The film is part workplace comedy akin to “Clerks,” with the terrifying happenings of Polanksi’s “Repulsion.” West said he relates to the plight of his leads.
“I don’t really have any trades or particular talents — I can either work minimum-wage jobs or direct my own movies,” he said. “I’m really only cut out to be a busboy or a director, and for 10 years before I made a movie, I just worked every minimum-wage job known to man. So, really, this movie is about that, and about being stuck in those scenarios, which is not quite digging ditches, but there’s an apathy that comes with it, and I felt it was a good juxtaposition to the ghost story.”
West said he felt this personal touch was his “contribution to the ghost story genre,” and helped convince producer and director Larry Fessenden that this wasn’t a typical horror jaunt.
“I think even when I pitched Larry Fessenden the movie, one of the first things I pitched him was them in the break room eating sandwiches out of aluminum foil, and he was like, ‘I know (that) exactly. Done, greenlit,’” he said. “That stuff is as much a part of the movie as the ghost story to me.”
The supernatural side of “The Innkeepers” centers on the spirit of Madeline O’Malley, who is supposedly trapped in the basement of the Yankee Pedlar Inn. The hotel left West and his crew with vivid dreams and spooky experiences when they stayed there during the production of “The House of the Devil,” he said.
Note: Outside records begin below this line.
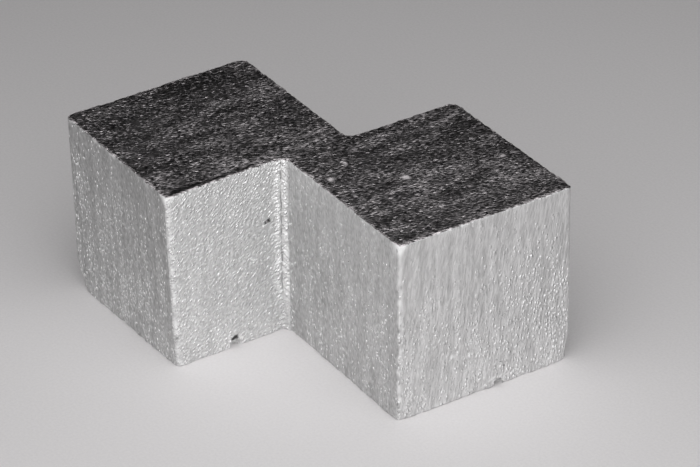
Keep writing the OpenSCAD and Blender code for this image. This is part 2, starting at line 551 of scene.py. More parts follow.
specks = ramp(bumps(base, SPECK_SIZE, 45), *WORN_SPECKS)
wear += SPECK_WEAR * mound(from_edge(FRONT_LEFT), SPECK_REACH, 4) * specks
print("worn points:", int((wear > 0.5).sum()))

# %% [markdown]
# ## The wrinkled inner corners
# The two blocks meet in an inner corner, where the skin folded as it froze: a thin crease
# with a ridge on each side. Their shape is made here. The beads on them are finer than the
# mesh, so every point also notes where it lies on the seam, across it and up it, for the
# material to draw them by.

# %% Inner corners
RIDGE_PLACE, RIDGE_WIDTH, RIDGE_HEIGHT = 0.9, 0.6, 0.3
CREASE_SHIFT, CREASE_WIDTH, CREASE_DEPTH = -0.8, 0.25, 0.07
SEAM_WANDER, SEAM_WANDER_SIZE = 0.25, 4
SEAM_SIDES, SEAM_FOOT, SEAM_HEAD = (2.4, 1.6), (5, 14), (HEIGHT, HEIGHT - 0.5)
seam = np.zeros((len(base), 3))


def fold(corner, seed):
    """Two ridges and a crease along one inner corner. Notes where every point lies on them."""
    first = arc_middle(corner) - ARC_STEPS[corner] // 2
    steps_on = ring_place - first
    in_arc = on_wall & (np.abs(steps_on / ARC_STEPS[corner] - 0.5) < 1)
    arc_length = INNER_RADIUS * math.pi / 2
    across = (steps_on / ARC_STEPS[corner] - 0.5) * arc_length - CREASE_SHIFT
    across += SEAM_WANDER * bumps(np.column_stack([z, z, z]), SEAM_WANDER_SIZE, seed)
    near = in_arc * ramp(np.abs(across), *SEAM_SIDES) * ramp(z, *SEAM_FOOT) * ramp(z, *SEAM_HEAD)
    seam[in_arc] = np.column_stack([across, z, near])[in_arc]
    ridges = mound(np.abs(across) - RIDGE_PLACE, RIDGE_WIDTH)
    crease = mound(across, CREASE_WIDTH)
    return near * (RIDGE_HEIGHT * ridges - CREASE_DEPTH * crease)


relief += fold(FRONT_INNER, 9) + fold(REAR_INNER, 12)
print("points on the seams:", int((seam[:, 2] > 0.5).sum()))

# %% [markdown]
# ## The dark band
# Along the first block's end the top skin has drawn away from its rim, and left a smooth
# shallow trough that looks black. It fades out towards the inner corner.

# %% Trough
TROUGH_PLACE, TROUGH_WIDTH, TROUGH_DEPTH = 1.5, 0.85, 0.15
TROUGH_WANDER, TROUGH_WANDER_SIZE = 0.5, 7
TROUGH_START, TROUGH_END = (-0.5, 2), (34, 10)
lean_in = -WANDER * TOP_DRIFT_SHARES[FRONT_INNER][0] * ramp(y, front_y, step_y)
from_rim = inner_face_x - lean_in - x
trough_place = TROUGH_PLACE + TROUGH_WANDER * bumps(base, TROUGH_WANDER_SIZE, 50)
trough = up * mound(from_rim - trough_place, TROUGH_WIDTH)
trough *= ramp(y - front_y, *TROUGH_START) * ramp(y - front_y, *TROUGH_END)
relief -= TROUGH_DEPTH * trough
wear -= trough
print("points in the trough:", int((trough > 0.5).sum()))

# %% [markdown]
# ## Nubs and grains
# Four grains of dross stand on the top skin, and two sit on the second block's end. Each is
# a low round hill at its own place, and a little worn, because it stands proud.

# %% Nubs
NUB_WEAR, GRAIN_RADIUS, GRAIN_HEIGHT = 0.9, 0.7, 0.15
NUBS = [(14.2, -4.2, 0.9, 0.4), (23.9, 11.4, 1.1, 0.4), (9.0, 2.7, 0.6, 0.3), (28.5, 36.8, 0.6, 0.3)]
GRAINS = [(12.1, 11.7), (7.1, 13.0)]
for nub_x, nub_y, nub_radius, nub_height in NUBS:
    hill = up * mound(np.hypot(x - nub_x, y - nub_y), nub_radius, 4)
    relief += nub_height * hill
    wear += NUB_WEAR * hill
on_end = wall * (x > inner_face_x + SECOND_LENGTH / 2)
for grain_y, grain_z in GRAINS:
    hill = on_end * mound(np.hypot(y - grain_y, z - grain_z), GRAIN_RADIUS, 4)
    relief += GRAIN_HEIGHT * hill
    wear += hill
print("points on the last grain:", int((hill > 0.5).sum()))

# %% [markdown]
# ## Setting the skin
# The points move by the relief along their normals. The whole skin is first drawn in by a
# little more than the waves are high, and whatever still stands out is held to the CAD
# part's box, so the real size stays right.

# %% Push the skin out by its relief
RELIEF_DEPTH = 0.12
skin = base + normals * (relief - RELIEF_DEPTH)[:, None]
skin[down > 0.99, 2] = 0
skin = np.clip(skin, np.array(cad_low) / MM, np.array(cad_high) / MM)
mesh.vertices.foreach_set("co", (skin * MM).ravel())
mesh.attributes.new("wear", "FLOAT", "POINT").data.foreach_set("value", wear)
mesh.attributes.new("seam", "FLOAT_VECTOR", "POINT").data.foreach_set("vector", seam.ravel())
mesh.update()
print("skin in mm:", np.round(np.ptp(skin, axis=0), 1))

# %% [markdown]
# ## Nicks and pits
# Two end faces have a nick in their foot, and gas left two pits beside the inner corner.
# They are sharp holes, so they are cut out with a Boolean modifier. A cutter is a wedge or
# a ball whose points are moved a little by noise, so that no hole is perfectly round.

# %% A cutter
CUT_OVER, WOBBLE_SIZE = 1, 0.8


def cutter(name, shape, middle, wobble, seed):
    """Links a bmesh shape in millimetres as a cutter, its points moved by noise."""
    for corner in shape.verts:
        place = np.array(corner.co)[None]
        shift = [bumps(place, WOBBLE_SIZE, seed + axis)[0] for axis in range(3)]
        corner.co += Vector(shift) * wobble
    cut = bpy.data.meshes.new(name)
    shape.transform(Matrix.Translation(middle))
    shape.transform(Matrix.Scale(MM, 4))
    shape.to_mesh(cut)
    shape.free()
    return put_in_scene(name, cut)


print("a cutter starts outside the face by, in mm:", CUT_OVER)

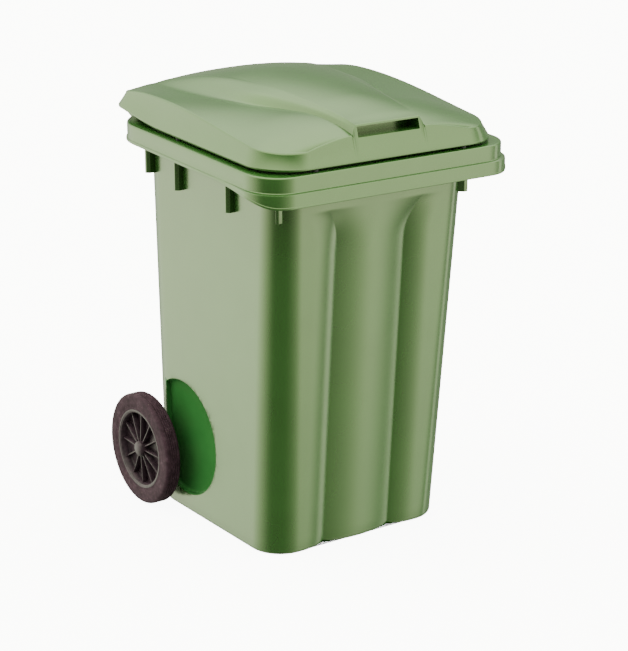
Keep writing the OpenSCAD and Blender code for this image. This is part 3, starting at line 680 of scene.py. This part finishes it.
# Heights are above the floor, and lengths along the lid (At, From, To) are counted from its front edge
lid = {
    "width": 586, "setBack": 8, "length": 604, "gap": 6, "thick": 4, "frontCorner": 90, "rearCorner": 38,
    "flange": 16, "lift": 16, "liftLength": 190, "topIn": 14, "edgeRound": 5,
    "spineHalf": 76, "spineFlare": 3, "spineFlareLength": 70,
    "spineSpread": 0.08, "spineCurl": 0.00028, "spineCurlFrom": 224,
    "spineFront": 921, "spineTop": 959, "spineTopBack": 210, "backDrop": 15, "crown": 9.9, "crownLength": 150,
    "crestHalf": 90, "crestSpread": 0.1, "crestCurl": 0.00075,
    "crestTurnAt": 269, "crestTurnHalf": 162, "crestGain": 45, "crestSettle": 95,
    "crestFront": 902, "crestTop": 929, "crestTopAt": 164,
    "edgeFront": 884, "edgeRise": 47, "edgeFrom": 34, "edgeTo": 484, "edgePower": 1.3, "edgeDroop": 0.0009,
    "rake": 0.3, "rakeFade": 40, "wingLeast": 12,
    "channel": 4, "channelFrom": 210, "channelFade": 110, "channelOut": 0.88,
    "evenFrom": 260, "evenLength": 160,
    "bead": 0.9, "beadHeight": 4.5,
    "slotWidth": 152, "slotLow": 896, "slotHeight": 21, "slotDepth": 42, "slotWall": 3,
}
lidFront = lid["setBack"] - rim["front"]
lidBack = lidFront + lid["length"]
topStart = lid["topIn"] + lid["edgeRound"]


def spineHalf(d):
    flare = lid["spineFlare"] * (1 - smooth(d / lid["spineFlareLength"]))
    curl = lid["spineCurl"] * max(0, d - lid["spineCurlFrom"]) ** 2
    return lid["spineHalf"] + flare + lid["spineSpread"] * max(0, d - topStart) + curl


def crestX(d):
    # widens faster and faster up to its turn, then settles beside the lid's edge
    if d < lid["crestTurnAt"]:
        run = max(0, d - topStart)
        return lid["crestHalf"] + lid["crestSpread"] * run + lid["crestCurl"] * run ** 2
    left = np.exp((lid["crestTurnAt"] - d) / lid["crestSettle"])
    return lid["crestTurnHalf"] + lid["crestGain"] * (1 - left)


def spineZ(y):
    top = lidBack - lid["spineTopBack"]
    if y < top:
        rise = lid["spineTop"] - lid["spineFront"]
        return lid["spineTop"] - rise * ((top - y) / (top - lidFront - topStart)) ** 2
    return lid["spineTop"] - lid["backDrop"] * ((y - top) / 150) ** 2


def crestZ(d):
    ahead = max(0, lid["crestTopAt"] - d) / (lid["crestTopAt"] - topStart)
    return lid["crestTop"] - (lid["crestTop"] - lid["crestFront"]) * ahead ** 2


def edgeZ(d):
    along = (d - lid["edgeFrom"]) / (lid["edgeTo"] - lid["edgeFrom"])
    rise = sin(radians(90 * min(1, max(0, along)))) ** lid["edgePower"]
    return lid["edgeFront"] + lid["edgeRise"] * rise - lid["edgeDroop"] * max(0, d - lid["edgeTo"]) ** 2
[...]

West, a supernatural skeptic, credits the hotel’s creepy nature as his inspiration for “The Innkeepers.” Yet he doesn’t seem convinced the hotel is haunted or that spirits are real, even after a room West selected for a key scene in “The Innkeepers” turned out to be the hotel’s most haunted.
“The room that’s the most haunted room in the movie, the only reason I picked it was for technical reasons — it was at the end of the hallway on the third floor and it was big enough to do a dolly shot, that’s it,” he said. “Then, it turns out that’s the most haunted room in real life at the hotel. Now that’s a coincidence, it’s a weird coincidence, and when you add it up to hearing doors opening and closing, it starts to feel less like a coincidence and more like something.”
For the purposes of “The Innkeepers,” the Yankee Pedlar serves as a place where both the ghosts and those living in the hotel are perpetually stuck. Yet West said he feels he doesn’t cast the actual hotel in a negative light.
“I feel like people now think that place is haunted and want to stay there,” he said. “And they thought it was haunted before, so I don’t think I am taking away any business — if anything, I am driving business up.”
West is currently prepping a sci-fi film with Liv Tyler that would be his largest-scale project yet, and has completed segments in the anthology horror films “V/H/S” and “The ABCs of Death.” While many herald West as a standout horror director, his time spent in the genre may be drawing to a close.
“I think, having made six horror movies, having a werewolf movie that might be made soon and a sci-fi movie that might get made soon, after that, how many times can you sit down and write a script that’s like, ‘She slowly walks down the hallway,’ before you’re like, ‘Oh my God,’” he said. “I’ve done so much of it in such a short period of time that I’m getting dangerously close to repeating myself, which is something I don’t want to do.”
Though West claims he has a few more horror films in him before he needs to take a break, he hasn’t turned away from directing a blockbuster horror film even after production difficulties on “Cabin Fever 2: Spring Fever” and leaving “The Haunting in Georgia.”
“It’s been good,” he said. “If I didn’t want to do it anymore and kept doing it, then I might be bitter. I feel it coming on, when somebody offers me a movie and they’re like, ‘It’s about teenagers, and here’s where the horror stuff happens.’ I don’t have anything left to say about teenagers — the well has run dry on that. If you’re going to be doing these independent, small-budget movies, you have to do stuff you care about because you spend so much time with them.”